The calculation for float is derived from the forward and backward pass analysis. Tasks that are on the critical path will have zero float. Tasks not on the critical path have a positive float value, indicating they can be delayed by that amount of time without causing an issue. This allows a project manager to reallocate resources from non-critical tasks to support the more time-sensitive activities on the critical path.
Benefits of Using CPM
Employing the Critical Path Method offers several advantages. It provides a clear visual roadmap of the project, which improves communication among team members and stakeholders by illustrating the timeline and task interdependencies. The method allows managers to prioritize tasks that directly impact the project’s completion date, ensuring these activities receive the necessary attention.

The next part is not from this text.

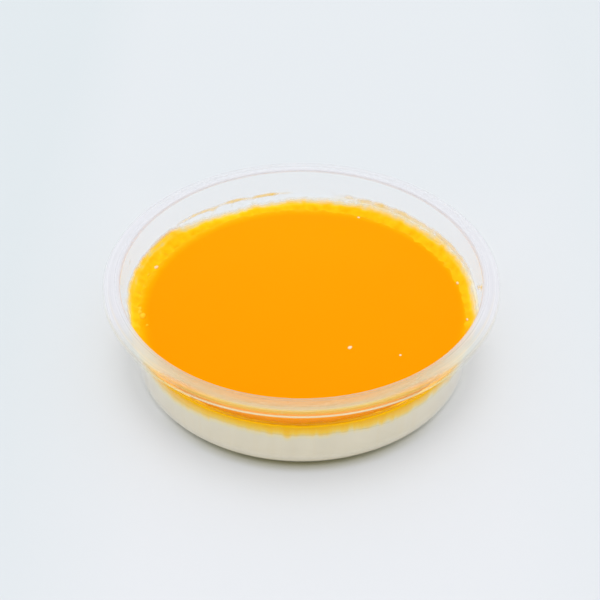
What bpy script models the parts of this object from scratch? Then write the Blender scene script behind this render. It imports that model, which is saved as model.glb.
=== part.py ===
"""A shallow round pot of clear plastic with panna cotta in it, under a poured layer of fruit topping.

Metres, +Z up. The pot stands on z = 0 and its axis is the Z axis. The pot is one thermoformed
sheet: its floor, base corner, body, stacking shoulder, upper wall, lip and skirt follow one line.
The two layers of food follow the same line, so a change of size carries through all three pieces.
"""

import math

import bmesh
import bpy
from mathutils import Matrix, Vector

MM = 0.001

# Driving dimensions of the pot
POT_RADIUS = 50.5 * MM  # outside of the skirt
POT_HEIGHT = 25.5 * MM
SHEET = 0.45 * MM  # thickness of the plastic
LIP_WIDTH = 4.6 * MM  # from the inner wall to the outside of the skirt
LIP_CREST = 2.0 * MM  # the lip is highest this far out from the inner wall
LIP_RISE = 0.1 * MM  # from the lip's inner edge up to its crest
LIP_FALL = 0.65 * MM  # from the crest down to the skirt
SKIRT_DROP = 2.05 * MM  # from the crest to the skirt's lower edge
WALL_DRAFT = 0.15 * MM  # the upper wall closes in this much on its way down
SHOULDER_TOP = 16.6 * MM
SHOULDER_FOOT = 14.2 * MM
SHOULDER_STEP = 2.05 * MM  # how far the shoulder narrows the pot
BODY_DRAFT = 0.4 * MM  # the body closes in this much towards the base
PANEL_RADIUS = 35.0 * MM  # the middle of the base is raised, so the pot stands on a ring
PANEL_RISE = 0.5 * MM
PANEL_RAMP = 1.2 * MM  # width of the slope round the raised middle

# Roundings of the line, on the side of the food
PANEL_ROUND = 0.8 * MM
BASE_ROUND = 2.5 * MM
SHOULDER_ROUND = 0.8 * MM
LIP_INNER_ROUND = 0.8 * MM
LIP_CREST_ROUND = 3.0 * MM
LIP_OUTER_ROUND = 1.1 * MM

# Driving dimensions of the food
GAP = 0.3 * MM  # clearance that touching pieces keep
SURFACE = 13.95 * MM  # height of the topping's flat surface
LAYER_LEVEL = 11.0 * MM  # mean height of the boundary between the layers
LAYER_TILT = 0.8 * MM  # the set cream lies this much lower at +X and higher at -X
LAYER_WAVES = ((3, 0.30 * MM, 0.8), (11, 0.25 * MM, 4.2))  # lobes, height, phase of its rise and fall
LAYER_RINGS = (0.45, 0.8)  # extra rings on the boundary, as shares of its radius

SEGMENTS = 72


def clear_scene():
    for obj in list(bpy.data.objects):
        bpy.data.objects.remove(obj, do_unlink=True)


def plastic_line():
    """Corners (radius, height, rounding) of the sheet's side that faces the food, the top and the outside."""
    wall = POT_RADIUS - LIP_WIDTH
    foot = wall - SHOULDER_STEP
    return [
        (0.0, SHEET + PANEL_RISE, 0.0),
        (PANEL_RADIUS, SHEET + PANEL_RISE, PANEL_ROUND),
        (PANEL_RADIUS + PANEL_RAMP, SHEET, PANEL_ROUND),
        (foot - BODY_DRAFT, SHEET, BASE_ROUND),
        (foot, SHOULDER_FOOT, SHOULDER_ROUND),
        (wall - WALL_DRAFT, SHOULDER_TOP, SHOULDER_ROUND),
        (wall, POT_HEIGHT - LIP_RISE, LIP_INNER_ROUND),
        (wall + LIP_CREST, POT_HEIGHT, LIP_CREST_ROUND),
        (POT_RADIUS, POT_HEIGHT - LIP_FALL, LIP_OUTER_ROUND),
        (POT_RADIUS, POT_HEIGHT - SKIRT_DROP, 0.0),
    ]


def meeting_point(p, u, q, v):
    """Where the line through p along u crosses the line through q along v."""
    cross = u.x * v.y - u.y * v.x
    gap = q - p
    return p + u * ((gap.x * v.y - gap.y * v.x) / cross)


def offset_line(corners, distance, arc_step):
    """The corners as points, moved to the right of the line's run, with concentric roundings."""
    places = [Vector((r, z)) for r, z, _ in corners]
    runs = [(b - a).normalized() for a, b in zip(places, places[1:])]
    sides = [Vector((run.y, -run.x)) * distance for run in runs]
    points = [places[0] + sides[0]]
    for i in range(1, len(corners) - 1):
        before, after = runs[i - 1], runs[i]
        corner = meeting_point(places[i] + sides[i - 1], before, places[i] + sides[i], after)
        turn = math.atan2(before.x * after.y - before.y * after.x, before.dot(after))
        radius = corners[i][2] + math.copysign(distance, turn)
        reach = radius * math.tan(abs(turn) / 2)
        normal = Vector((-before.y, before.x)) * math.copysign(radius, turn)
        centre = corner - before * reach + normal
        steps = max(1, math.ceil(abs(turn) / arc_step))
        for step in range(steps + 1):
            points.append(centre + Matrix.Rotation(turn * step / steps, 2) @ -normal)
    points.append(places[-1] + sides[-1])
    return points


def layer_height(x, y):
    """Height of the boundary between panna cotta and topping: level in the middle, uneven at the wall."""
    wall = POT_RADIUS - LIP_WIDTH - SHOULDER_STEP
    share = math.hypot(x, y) / wall
    angle = math.atan2(y, x)
    rise = sum(height * math.sin(lobes * angle + phase) for lobes, height, phase in LAYER_WAVES)
    return LAYER_LEVEL - LAYER_TILT * x / wall + rise * share**3


def food_line():
    """The line that the food's outside follows, a gap away from the plastic, from the middle of the floor up."""
    return offset_line(plastic_line(), -GAP, math.radians(25))


def crossing(line, height):
    """The point where a line first rises through a height."""
    for a, b in zip(line, line[1:]):
        if a.y < height <= b.y:
            return a.lerp(b, (height - a.y) / (b.y - a.y))
    raise ValueError(f"the line never reaches {height}")


def boundary_points(side_radius, height):
    """Points on the boundary between the layers, from the axis out to just before the side."""
    return [Vector((side_radius * share, height)) for share in (0.0, *LAYER_RINGS)]


def material(name, colour, roughness, alpha=1.0):
    made = bpy.data.materials.new(name)
    made.use_nodes = True
    shader = made.node_tree.nodes["Principled BSDF"]
    shader.inputs["Base Color"].default_value = (*colour, 1.0)
    shader.inputs["Roughness"].default_value = roughness
    shader.inputs["Metallic"].default_value = 0.0
    shader.inputs["Alpha"].default_value = alpha
    return made


def profile_mesh(name, points):
    mesh = bpy.data.meshes.new(name)
    edges = [(i, i + 1) for i in range(len(points) - 1)]
    mesh.from_pydata([(p.x, 0.0, p.y) for p in points], edges, [])
    return mesh


def add_object(name, mesh, finish):
    obj = bpy.data.objects.new(name, mesh)
    obj.data.materials.append(finish)
    bpy.context.scene.collection.objects.link(obj)
    return obj


def make_pot():
    """The sheet's inner line up and over to the skirt, then its outer line back down to the base."""
    inner = offset_line(plastic_line(), 0.0, math.radians(32))
    outer = offset_line(plastic_line(), SHEET, math.radians(32))
    pot = add_object(
        "pot",
        profile_mesh("pot", inner + outer[::-1]),
        material("clear_plastic", (0.92, 0.94, 0.95), 0.08, alpha=0.25),
    )
    screw = pot.modifiers.new("Turn", "SCREW")
    screw.axis = "Z"
    screw.steps = screw.render_steps = SEGMENTS
    screw.use_merge_vertices = True
    screw.merge_threshold = 0.00001
    return pot


def turned_layer(name, boundary, rest, finish):
    """A solid turned from a profile, with its boundary points moved to the uneven boundary between the layers."""
    bm = bmesh.new()
    uneven = bm.verts.layers.int.new("uneven")
    verts = []
    for i, point in enumerate(boundary + rest):
        vert = bm.verts.new((point.x, 0.0, point.y))
        vert[uneven] = i < len(boundary)
        verts.append(vert)
    edges = [bm.edges.new(pair) for pair in zip(verts, verts[1:])]
    bmesh.ops.spin(
        bm,
        geom=verts + edges,
        cent=(0, 0, 0),
        axis=(0, 0, 1),
        angle=math.tau,
        steps=SEGMENTS,
        use_merge=True,
    )
    bmesh.ops.remove_doubles(bm, verts=bm.verts, dist=0.00001)
    for vert in bm.verts:
        if vert[uneven]:
            vert.co.z += layer_height(vert.co.x, vert.co.y) - LAYER_LEVEL
    bmesh.ops.recalc_face_normals(bm, faces=bm.faces)
    mesh = bpy.data.meshes.new(name)
    bm.to_mesh(mesh)
    bm.free()
    return add_object(name, mesh, finish)


def make_panna_cotta():
    """The set cream: from the boundary with the topping down its side and in over the floor."""
    top = LAYER_LEVEL - GAP / 2
    line = food_line()
    edge = crossing(line, top)
    below = [p for p in line if p.y < top]
    finish = material("set_cream", (0.88, 0.85, 0.76), 0.35)
    return turned_layer("panna_cotta", [*boundary_points(edge.x, top), edge], below[::-1], finish)


def make_fruit_topping():
    """The topping: from the boundary with the cream up its side and in over its flat surface."""
    bottom = LAYER_LEVEL + GAP / 2
    line = food_line()
    edge = crossing(line, bottom)
    above = [p for p in line if bottom < p.y < SURFACE]
    rest = [*above, crossing(line, SURFACE), Vector((0.0, SURFACE))]
    finish = material("fruit_gel", (1.0, 0.37, 0.0), 0.25)
    return turned_layer("fruit_topping", [*boundary_points(edge.x, bottom), edge], rest, finish)


def shade_smooth(obj):
    obj.data.shade_smooth()
    obj.data.set_sharp_from_angle(angle=math.radians(40))


def main():
    clear_scene()
    make_pot()
    for layer in (make_panna_cotta(), make_fruit_topping()):
        shade_smooth(layer)


main()
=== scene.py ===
"""The looks of a panna cotta with fruit topping in its clear plastic pot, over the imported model.

Metres, +Z up, the pot's axis on Z, the camera on the side of -Y. The pot is rebuilt as a smooth
sheet along the CAD line, the two layers of food reach just into the plastic, and the film, smears
and bubbles that the pouring left behind lie on the inside of the plastic.
"""

import math
import random

import bmesh
import bpy
import numpy as np
from mathutils import Matrix, Vector, noise


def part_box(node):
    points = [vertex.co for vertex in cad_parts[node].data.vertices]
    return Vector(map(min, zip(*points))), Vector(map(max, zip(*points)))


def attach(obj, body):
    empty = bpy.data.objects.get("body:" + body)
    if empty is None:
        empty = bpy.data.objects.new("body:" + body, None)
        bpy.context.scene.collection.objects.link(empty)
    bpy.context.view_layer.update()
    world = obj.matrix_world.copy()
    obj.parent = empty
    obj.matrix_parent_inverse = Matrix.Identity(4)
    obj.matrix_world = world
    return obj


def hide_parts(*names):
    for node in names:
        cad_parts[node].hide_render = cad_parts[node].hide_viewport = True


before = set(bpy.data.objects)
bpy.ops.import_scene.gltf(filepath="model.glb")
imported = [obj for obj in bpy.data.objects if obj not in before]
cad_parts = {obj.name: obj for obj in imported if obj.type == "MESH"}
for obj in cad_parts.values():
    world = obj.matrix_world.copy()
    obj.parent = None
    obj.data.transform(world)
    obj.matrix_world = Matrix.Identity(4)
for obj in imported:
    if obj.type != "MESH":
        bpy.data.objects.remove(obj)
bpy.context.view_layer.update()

MM = 0.001

# The pot's line, as in the CAD: overall sizes come from the imported model, the rest repeats its
# sizes
POT_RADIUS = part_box("pot")[1].x
POT_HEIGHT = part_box("pot")[1].z
SHEET = 0.45 * MM
LIP_WIDTH = 4.6 * MM
LIP_CREST = 2.0 * MM
LIP_RISE = 0.1 * MM
LIP_FALL = 0.65 * MM
SKIRT_DROP = 2.05 * MM
WALL_DRAFT = 0.15 * MM
SHOULDER_TOP = 16.6 * MM
SHOULDER_FOOT = 14.2 * MM
SHOULDER_STEP = 2.05 * MM
BODY_DRAFT = 0.4 * MM
PANEL_RADIUS = 35.0 * MM
PANEL_RISE = 0.5 * MM
PANEL_RAMP = 1.2 * MM
PANEL_ROUND = 0.8 * MM
BASE_ROUND = 2.5 * MM
SHOULDER_ROUND = 0.8 * MM
LIP_INNER_ROUND = 0.8 * MM
LIP_CREST_ROUND = 3.0 * MM
LIP_OUTER_ROUND = 1.1 * MM
UPPER_WALL = POT_RADIUS - LIP_WIDTH  # inner radius under the lip
BODY_WALL = UPPER_WALL - SHOULDER_STEP  # inner radius at the shoulder's foot

# The food, as in the CAD
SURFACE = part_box("fruit_topping")[1].z
LAYER_LEVEL = 11.0 * MM
LAYER_TILT = 0.8 * MM
LAYER_WAVES = ((3, 0.30 * MM, 0.8), (11, 0.25 * MM, 4.2))

# How fine the meshes are
POT_SEGMENTS = 288
POT_STEP = 1.6 * MM
LIP_STEP = 0.3 * MM
FOOD_SEGMENTS = 512
FOOD_STEP = 0.6 * MM
FILM_SEGMENTS = 900
FILM_STEP = 0.11 * MM
SMEAR_SEGMENTS = 1000
SMEAR_STEP = 0.2 * MM


# ---------------------------------------------------------------- eased steps, all for arrays too


def smooth(value, low, high):
    """0 below low, 1 above high, an eased step between."""
    share = np.clip((value - low) / (high - low), 0, 1)
    return share * share * (3 - 2 * share)


def between(value, rise, fall):
    """An eased step up over the ends of rise, and one down over the ends of fall."""
    return smooth(value, *rise) * (1 - smooth(value, *fall))


def bump_at(value, middle, half_width):
    """1 at the middle, easing to 0 at the half width on each side."""
    return 1 - smooth(np.abs(value - middle), 0.0, half_width)


def around(azimuth, stops):
    """A value round the pot, eased between (degrees, value) stops that close on themselves."""
    places = [stops[-1][0] - 360, *(place for place, _ in stops), stops[0][0] + 360]
    values = [stops[-1][1], *(value for _, value in stops), stops[0][1]]
    degrees = (np.degrees(azimuth) - stops[0][0]) % 360 + stops[0][0]
    result = np.zeros_like(degrees)
    for low, high, a, b in zip(places, places[1:], values, values[1:]):
        here = (degrees >= low) & (degrees <= high)
        result[here] = a + (b - a) * smooth(degrees[here], low, high)
    return result


def ripple(azimuth, length, seed, height=0.0):
    """Smooth noise of about -1 to 1 along the wall, its features about this long."""
    radius = UPPER_WALL / length
    height = np.broadcast_to(height, np.shape(azimuth))
    values = [
        noise.noise((radius * math.cos(a), radius * math.sin(a), seed + h / length)) * 1.6
        for a, h in zip(np.ravel(azimuth), np.ravel(height))
    ]
    return np.array(values).reshape(np.shape(azimuth))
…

This focus on important tasks helps in proactive risk mitigation. Managers can anticipate potential bottlenecks and develop contingency plans for the most time-sensitive activities. Furthermore, the calculation of float for non-critical tasks enables more efficient resource allocation and scheduling flexibility. Resources can be shifted from tasks with available slack to those that are falling behind.
CPM vs PERT
CPM is often discussed alongside another scheduling technique, the Program Evaluation and Review Technique (PERT). Both methods are used to map out and schedule project tasks, but they are designed for different types of projects based on their approach to time estimation. The primary difference lies in how they handle uncertainty.
CPM is a deterministic model, meaning it uses a single, fixed time estimate for each activity. This makes it best suited for projects with predictable and well-understood tasks, such as in the construction or manufacturing industries, where activity durations have little variability.
In contrast, PERT is a probabilistic model. It is designed for projects where there is a high degree of uncertainty, such as in research and development. PERT uses three different time estimates for each task: an optimistic, a pessimistic, and a most likely duration. This range allows it to account for risk and uncertainty when calculating the project timeline.